[Records with modeling code]:
%%
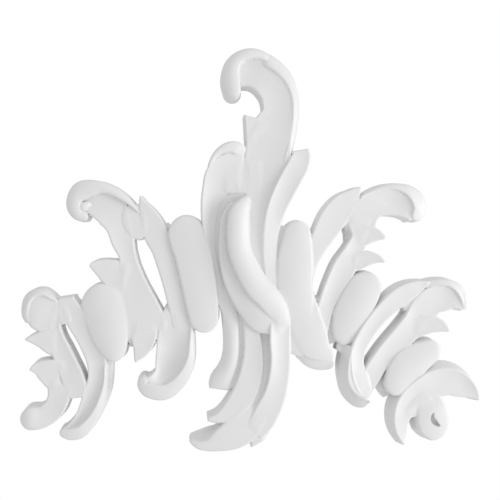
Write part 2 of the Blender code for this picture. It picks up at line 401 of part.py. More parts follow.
def outward(loop):
    """Unit normals of a closed outline, pointing away from its inside."""
    ahead = np.roll(loop, -1, axis=0) - loop
    area = np.sum(loop[:, 0] * np.roll(loop, -1, axis=0)[:, 1] - loop[:, 1] * np.roll(loop, -1, axis=0)[:, 0])
    ahead /= np.linalg.norm(ahead, axis=1)[:, None]
    side = ahead + np.roll(ahead, 1, axis=0)
    side = np.stack([side[:, 1], -side[:, 0]], axis=1) * np.sign(area)
    return side / np.linalg.norm(side, axis=1)[:, None]


def foot_line(left, right, rows, draft, below):
    """Where the drafted walls reach a plane that lies below the back, as a left and a right line."""
    loop = np.vstack([left, right[::-1]])
    fall = np.concatenate([rows[:, 0], rows[::-1, 2]]) + below
    foot = loop + outward(loop) * (fall * draft)[:, None]
    return foot[:len(left)], foot[len(left):][::-1]


def sections_of(left, right, rows, draft):
    """Rings round the leaf, one at each section: foot, edge, points over the face, edge and foot."""
    foot_left, foot_right = foot_line(left, right, rows, draft, BACK_SPARE)
    under = np.full(len(left), -BACK_SPARE)
    low, middle, high = rows.T
    rings = [np.column_stack([foot_left, under])]
    narrow = np.linalg.norm(right - left, axis=1).max() < NARROW_LEAF
    for share in np.linspace(-1.0, 1.0, 3 if narrow else 5):
        place = left + (right - left) * (share + 1.0) / 2.0
        height = middle + (high - low) / 2.0 * share + ((low + high) / 2.0 - middle) * share**2
        rings.append(np.column_stack([place, height]))
    rings.append(np.column_stack([foot_right, under]))
    return np.stack(rings, axis=1)


def white_casting():
    """Cast white hard foam with its factory primer: satin and even."""
    material = bpy.data.materials.new("white_casting")
    material.use_nodes = True
    shader = material.node_tree.nodes["Principled BSDF"]
    shader.inputs["Base Color"].default_value = WHITE_CASTING
    shader.inputs["Roughness"].default_value = CASTING_ROUGHNESS
    shader.inputs["Metallic"].default_value = 0.0
    return material


def collection_named(name):
    """A new collection in the scene."""
    made = bpy.data.collections.new(name)
    bpy.context.scene.collection.children.link(made)
    return made


def solid_of(name, rings, collection):
    """A closed solid lofted through the rings, with a flat cap at each end."""
    count, around = rings.shape[:2]
    solid = bmesh.new()
    points = [[solid.verts.new(place) for place in ring] for ring in rings]
    for here, there in zip(points[:-1], points[1:]):
        for i in range(around):
            j = (i + 1) % around
            solid.faces.new((here[i], here[j], there[j], there[i]))
    solid.faces.new(points[0])
    solid.faces.new(points[-1])
    bmesh.ops.recalc_face_normals(solid, faces=solid.faces)
    bmesh.ops.triangulate(solid, faces=solid.faces)
    mesh = bpy.data.meshes.new(name)
    solid.to_mesh(mesh)
    solid.free()
    made = bpy.data.objects.new(name, mesh)
    collection.objects.link(made)
    return made


def as_cutter(cutter):
    """Show a tool solid as wire only."""
    cutter.hide_render = True
    cutter.display_type = "WIRE"


def cut_with(target, cutter, operation):
    """Add a live Boolean to the target."""
    step = target.modifiers.new(cutter.name, "BOOLEAN")
    step.operation = operation
    step.solver = "EXACT"
    if isinstance(cutter, bpy.types.Collection):
        step.operand_type = "COLLECTION"
        step.collection = cutter
    else:
        step.object = cutter


def build_onlay():
    """Loft every leaf, join them into one casting, plane the back flat and sink the eye of the volute."""
    for draw in (draw_crest, draw_shoulder, draw_centre, draw_left_wing, draw_left_spray, draw_bottom,
                 draw_right_wing, draw_right_spray, draw_tail):
        draw()
    shapes = [(one["name"], edges_of(one), one["draft"]) for one in leaves]
    reach = np.vstack([np.vstack(foot_line(*shape, draft, 0.0)) for _, shape, draft in shapes])
    low, high = reach.min(axis=0), reach.max(axis=0)
    centre = (low + high) / 2.0
    wide, tall = np.array([ONLAY_WIDTH, ONLAY_HEIGHT]) / (high - low)
    drawn = [(name, sections_of(*shape, draft)) for name, shape, draft in shapes]
    deep = ONLAY_DEPTH / max(rings[:, :, 2].max() for _, rings in drawn)

    def placed(rings):
        return np.stack([(rings[..., 0] - centre[0]) * wide, -rings[..., 2] * deep,
                         (centre[1] - rings[..., 1]) * tall], axis=-1)

    casting = collection_named("onlay_casting")
    others = collection_named("leaf_solids")
    tools = collection_named("cutters")
    body = solid_of("onlay", placed(drawn[0][1]), casting)
    for name, rings in drawn[1:]:
        as_cutter(solid_of(name, placed(rings), others))
    body.data.materials.append(white_casting())

    plane_size = 4.0 * ONLAY_WIDTH
    behind = bmesh.new()
    bmesh.ops.create_cube(behind, size=plane_size)
    bmesh.ops.translate(behind, verts=behind.verts, vec=Vector((0.0, plane_size / 2.0, 0.0)))
    mesh = bpy.data.meshes.new("behind_the_back")
    behind.to_mesh(mesh)
    behind.free()
    behind_back = bpy.data.objects.new("behind_the_back", mesh)
    tools.objects.link(behind_back)
    as_cutter(behind_back)

    drill = bmesh.new()
    bmesh.ops.create_cone(drill, cap_ends=True, segments=20, radius1=EYE_DIAMETER / 2.0,
                          radius2=EYE_DIAMETER / 2.0, depth=4.0 * ONLAY_DEPTH)
    mesh = bpy.data.meshes.new("eye_drill")
    drill.to_mesh(mesh)
    drill.free()
    eye_drill = bpy.data.objects.new("eye_drill", mesh)
    eye_drill.rotation_euler = (math.radians(90.0), 0.0, 0.0)
    eye_drill.location = ((EYE_CENTRE[0] - centre[0]) * wide, -EYE_FLOOR * deep - 2.0 * ONLAY_DEPTH,
                          (centre[1] - EYE_CENTRE[1]) * tall)
    tools.objects.link(eye_drill)
    as_cutter(eye_drill)

    cut_with(body, others, "UNION")
    cut_with(body, behind_back, "DIFFERENCE")
    cut_with(body, eye_drill, "DIFFERENCE")


build_onlay()
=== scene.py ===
import math

import bpy
import numpy as np
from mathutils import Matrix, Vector
from mathutils.geometry import delaunay_2d_cdt


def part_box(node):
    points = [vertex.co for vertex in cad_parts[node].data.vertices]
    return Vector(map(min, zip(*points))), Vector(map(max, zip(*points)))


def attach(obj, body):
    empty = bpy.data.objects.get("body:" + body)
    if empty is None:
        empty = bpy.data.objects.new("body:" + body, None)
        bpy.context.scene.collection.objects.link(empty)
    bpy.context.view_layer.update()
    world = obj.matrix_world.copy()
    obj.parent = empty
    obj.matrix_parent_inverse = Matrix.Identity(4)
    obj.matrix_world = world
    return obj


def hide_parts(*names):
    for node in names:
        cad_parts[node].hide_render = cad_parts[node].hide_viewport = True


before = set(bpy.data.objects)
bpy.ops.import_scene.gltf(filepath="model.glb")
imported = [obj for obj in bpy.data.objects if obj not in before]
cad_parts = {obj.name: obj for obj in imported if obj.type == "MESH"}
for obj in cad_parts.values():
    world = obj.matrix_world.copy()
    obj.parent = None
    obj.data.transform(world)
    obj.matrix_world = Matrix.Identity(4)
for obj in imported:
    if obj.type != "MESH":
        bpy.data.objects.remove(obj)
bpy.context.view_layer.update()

# The onlay, one white casting. It is carved as overlapping leaves, drawn on a sheet of squares with x to the
# right and y down. Each leaf is a ribbon along its own spine: a station there is (x, y, width, left, middle,
# right), the last three being heights off the flat back, in squares, seen from root to tip.

DRAFT = 2.5
BROAD_DRAFT = 9.0
SINK_REACH = 14.0
SINK_DEPTH = 9.0
THINNEST = 0.5
TIGHTEST_BEND = 0.85
CROWDING = 0.75
SECTIONS = 61
STRAIGHT = 1e-6

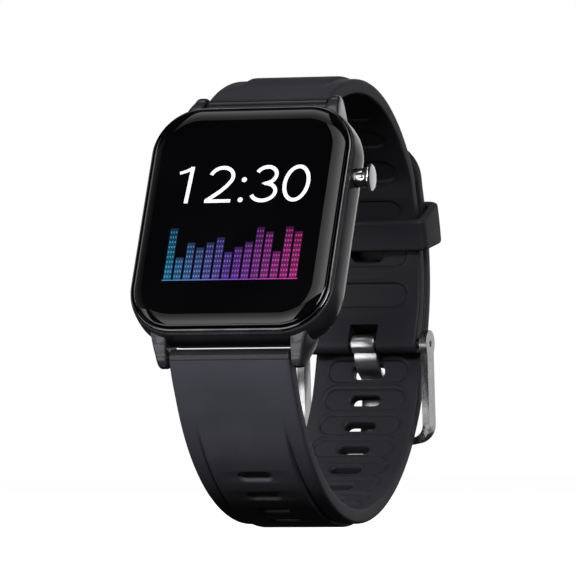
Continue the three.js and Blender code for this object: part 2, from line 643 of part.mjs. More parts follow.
// The tongue curls round the bar, runs inside the long strap, comes out of a slot and lies on the frame.
function buckleTongue() {
  const curl = rodX(1.5, -2, 2, PIVOT.y, PIVOT.z, 24);
  const line = [[61.9, 6.2], [62.45, 5.1], [63.6, 4.2], [65.3, 3.8], [67, 3.55], [68.15, 2.35], [68.95, -0.4],
    [69.75, -3.5], [70.56, -5.93], [71.4, -7.5]];
  return cut(join(curl, ribbon(line, 0.8, -2, 2, 40)), rodX(0.95, -3, 3, PIVOT.y, PIVOT.z, 16));
}

add(strap, 'buckle_frame', buckleFrame(), steel());
add(strap, 'buckle_tongue', buckleTongue(), chrome());

// ---- stand the watch on its loop ----
watch.rotation.x = -RECLINE * DEG;
watch.updateMatrixWorld(true);
const bounds = new THREE.Box3().setFromObject(watch, true);
const middle = bounds.getCenter(new THREE.Vector3());
watch.position.set(-middle.x, -middle.y, -bounds.min.z);
watch.updateMatrixWorld(true);

export default watch;
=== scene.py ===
"""Looks of the square smartwatch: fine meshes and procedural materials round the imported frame."""

import json
import math

import bmesh
import bpy
import numpy as np
from mathutils import Matrix, Vector


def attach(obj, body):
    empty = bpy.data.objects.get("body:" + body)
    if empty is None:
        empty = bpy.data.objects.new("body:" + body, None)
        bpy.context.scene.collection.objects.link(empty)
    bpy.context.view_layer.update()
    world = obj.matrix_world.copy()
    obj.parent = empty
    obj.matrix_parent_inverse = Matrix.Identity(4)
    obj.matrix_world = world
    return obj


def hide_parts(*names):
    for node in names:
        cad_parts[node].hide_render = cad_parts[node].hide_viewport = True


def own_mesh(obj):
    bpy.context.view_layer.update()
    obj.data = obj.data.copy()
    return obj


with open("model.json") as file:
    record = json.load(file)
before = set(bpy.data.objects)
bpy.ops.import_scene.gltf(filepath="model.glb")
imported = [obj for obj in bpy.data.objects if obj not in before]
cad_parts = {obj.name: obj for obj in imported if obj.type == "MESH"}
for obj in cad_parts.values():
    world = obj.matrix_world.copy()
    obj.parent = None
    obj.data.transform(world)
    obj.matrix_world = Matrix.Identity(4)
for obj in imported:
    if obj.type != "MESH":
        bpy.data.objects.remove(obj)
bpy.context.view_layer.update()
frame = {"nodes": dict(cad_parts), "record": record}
record = frame["record"]

# The watch head's own frame in millimetres: X to the crown, Y into the case, Z to 12 o'clock.
MM = 0.001
GLASS_FRONT = -0.8
glass_mount = next(m for m in record["mounts"] if m["name"] == "glass_front")
HEAD_Y = -Vector(glass_mount["axis"]).normalized()
HEAD_X = Vector((1, 0, 0))
HEAD_Z = HEAD_X.cross(HEAD_Y)
HEAD_MIDDLE = Vector(glass_mount["pos_m"]) - HEAD_Y * GLASS_FRONT * MM
HEAD_TURN = Matrix((HEAD_X, HEAD_Y, HEAD_Z)).transposed().to_4x4()
HEAD = Matrix.Translation(HEAD_MIDDLE) @ HEAD_TURN @ Matrix.Scale(MM, 4)

# ---------------------------------------------------------------- camera
AZIMUTH = math.radians(19.84)
ELEVATION = math.radians(-1.3)
ROLL = math.radians(-0.34)
DISTANCE = 1.1886
AIM_RIGHT = 7.38 * MM
AIM_UP = -10.96 * MM
PIXELS_PER_MM = 6.409
SENSOR = 36.0

away = Vector((math.sin(AZIMUTH) * math.cos(ELEVATION), -math.cos(AZIMUTH) * math.cos(ELEVATION),
               math.sin(ELEVATION)))
level_right = Vector((math.cos(AZIMUTH), math.sin(AZIMUTH), 0))
level_up = away.cross(level_right)
right = level_right * math.cos(ROLL) + level_up * math.sin(ROLL)
up = away.cross(right)
aim = HEAD_MIDDLE + right * AIM_RIGHT + up * AIM_UP
camera_data = bpy.data.cameras.new("camera")
camera_data.sensor_width = SENSOR
camera_data.lens = PIXELS_PER_MM / MM * DISTANCE * SENSOR / 576
camera_data.clip_start = 0.05
camera_data.clip_end = 20
camera = bpy.data.objects.new("camera", camera_data)
camera_turn = Matrix((right, up, away)).transposed().to_4x4()
camera.matrix_world = Matrix.Translation(aim + away * DISTANCE) @ camera_turn
bpy.context.scene.collection.objects.link(camera)
bpy.context.scene.camera = camera


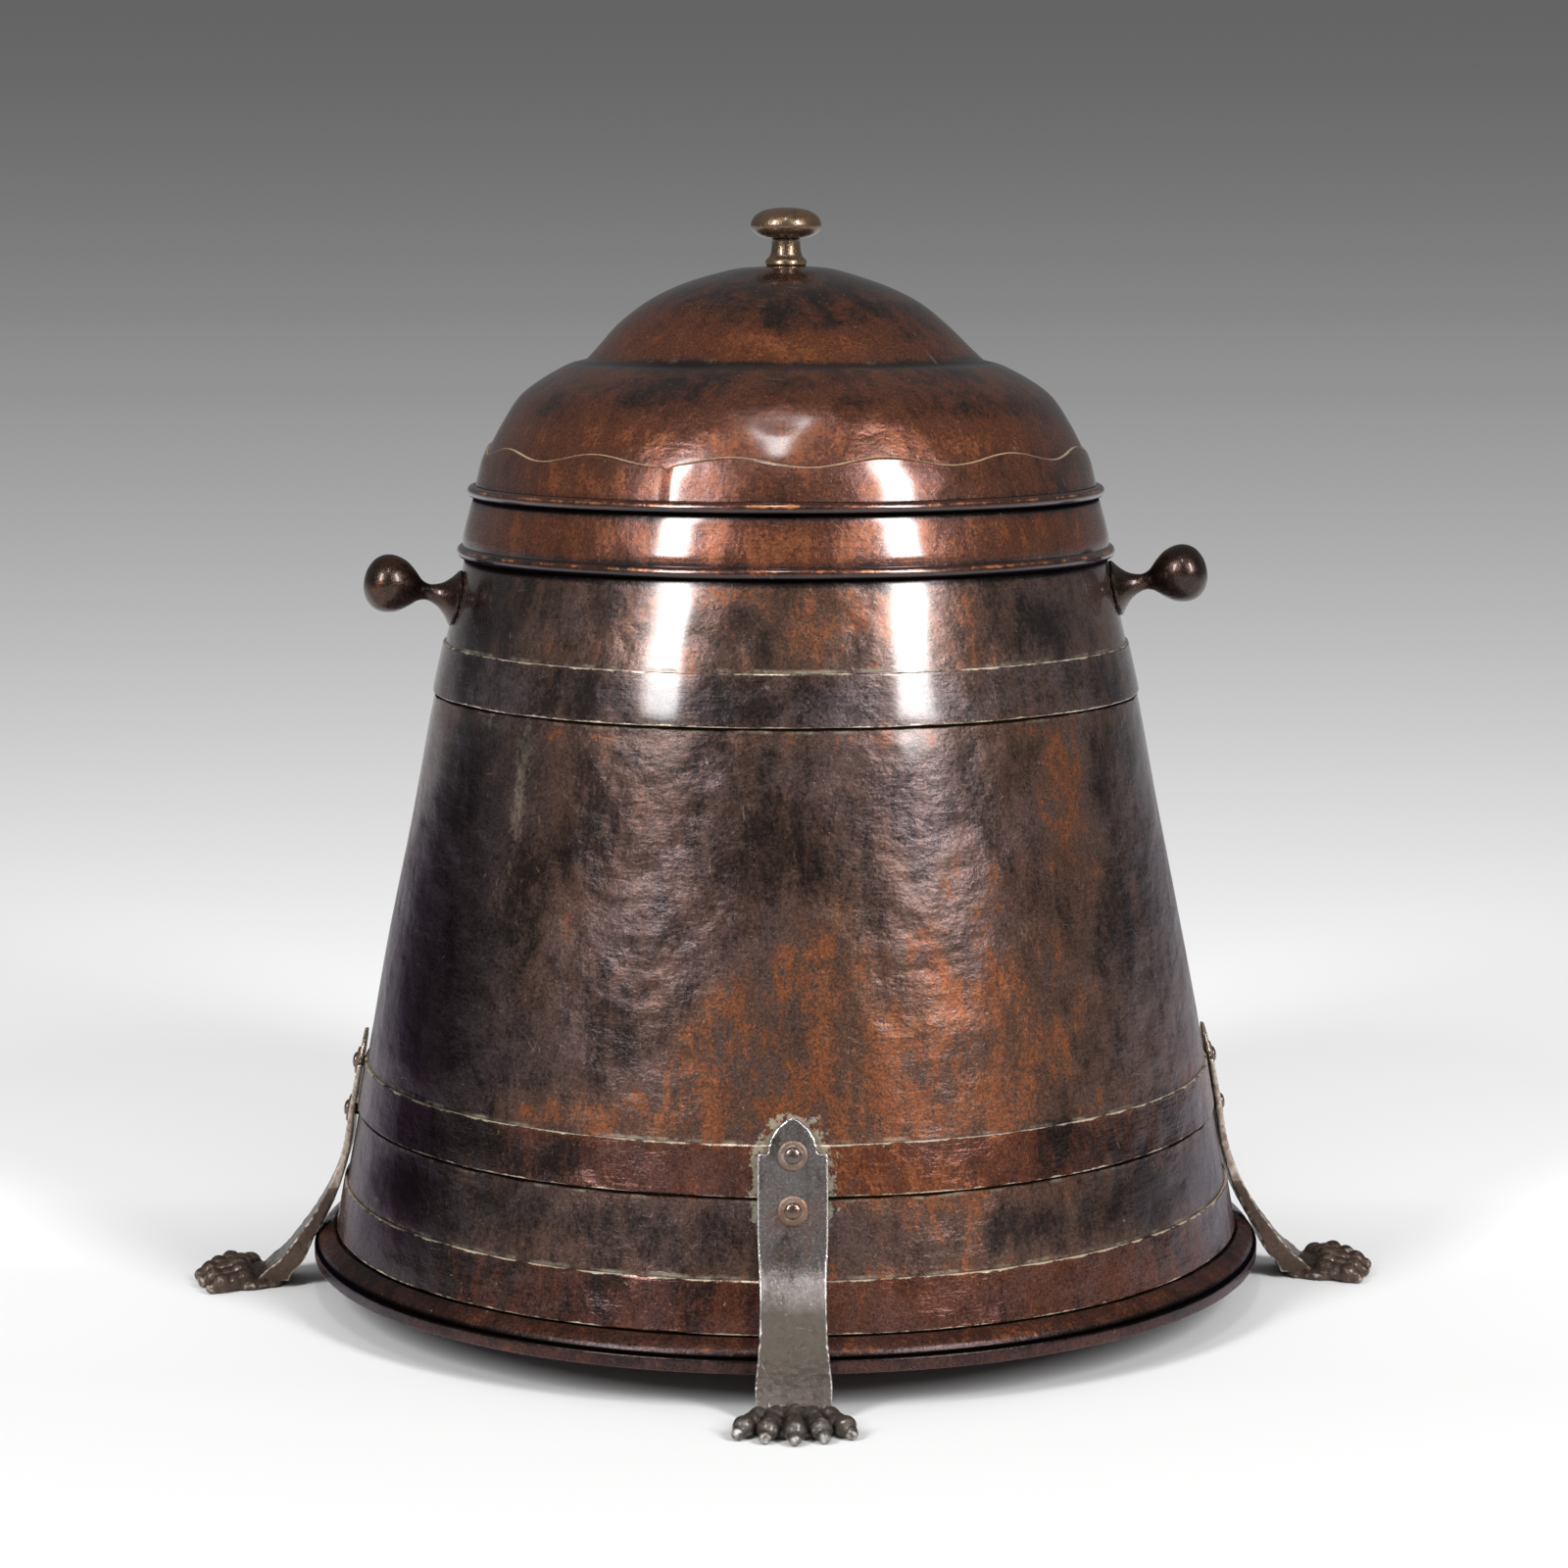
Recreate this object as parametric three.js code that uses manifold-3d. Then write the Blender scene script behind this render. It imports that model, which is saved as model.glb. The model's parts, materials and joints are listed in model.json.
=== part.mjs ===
// Lidded coal scuttle in raised and seamed copper: a beehive body on four cast lion's-paw
// feet, two ball handles, and a lift-off domed lid with a wavy-edged collar and a turned knob.
// Millimetres, +Z up. The origin is on the floor under the axis, and the front is -Y.

import * as THREE from 'three';
import { mergeVertices } from 'three/addons/utils/BufferGeometryUtils.js';
import Module from 'manifold-3d';

// ---------------------------------------------------------------- driving dimensions

const CLEARANCE = 16.5;      // the base ring's underside above the floor
const GAP = 0.3;             // air between pieces that seat on each other
const SHEET = 1.2;           // copper sheet of the body and the lid
const TRIM = 1.1;            // applied bands and the wavy collar
const FACETS = 36;           // round each large ring, a multiple of four
const FACET_TURN = Math.PI / FACETS;

// Outer face of the body wall: [height above the base, radius], a slight swell on a cone.
const WALL = [
  [6.9, 206.4], [50, 198.2], [130, 184], [200, 169.8], [262, 157.4], [318, 144.3], [339, 139.4],
];
const CURL = { radius: 136.3, height: 341.2, sheet: 3.0, bore: 1.8, wire: 1.5 };

const UPPER_BAND = [258.3, 280.2];
const LOWER_BAND = [69.2, 90.1];
const BOTTOM_BAND = [13.9, 35.4];
const BASE_RING = { inner: 204.5, outer: 216.4, height: 6.6 };
const PLATE = { radius: 204.1, floor: 9.5, flange: 3 };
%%
[SET EXERCISE]: Of the entries listed above, reproduce only the lines starting at the line containing "drill.to_mesh(mesh)" and ending at the line containing "zip(*points))), Vector(map(max, zip(*points)))". Include both, exactly as they stand.

[SOLVED PROBLEM]:
    drill.to_mesh(mesh)
    drill.free()
    eye_drill = bpy.data.objects.new("eye_drill", mesh)
    eye_drill.rotation_euler = (math.radians(90.0), 0.0, 0.0)
    eye_drill.location = ((EYE_CENTRE[0] - centre[0]) * wide, -EYE_FLOOR * deep - 2.0 * ONLAY_DEPTH,
                          (centre[1] - EYE_CENTRE[1]) * tall)
    tools.objects.link(eye_drill)
    as_cutter(eye_drill)

    cut_with(body, others, "UNION")
    cut_with(body, behind_back, "DIFFERENCE")
    cut_with(body, eye_drill, "DIFFERENCE")


build_onlay()
=== scene.py ===
import math

import bpy
import numpy as np
from mathutils import Matrix, Vector
from mathutils.geometry import delaunay_2d_cdt


def part_box(node):
    points = [vertex.co for vertex in cad_parts[node].data.vertices]
    return Vector(map(min, zip(*points))), Vector(map(max, zip(*points)))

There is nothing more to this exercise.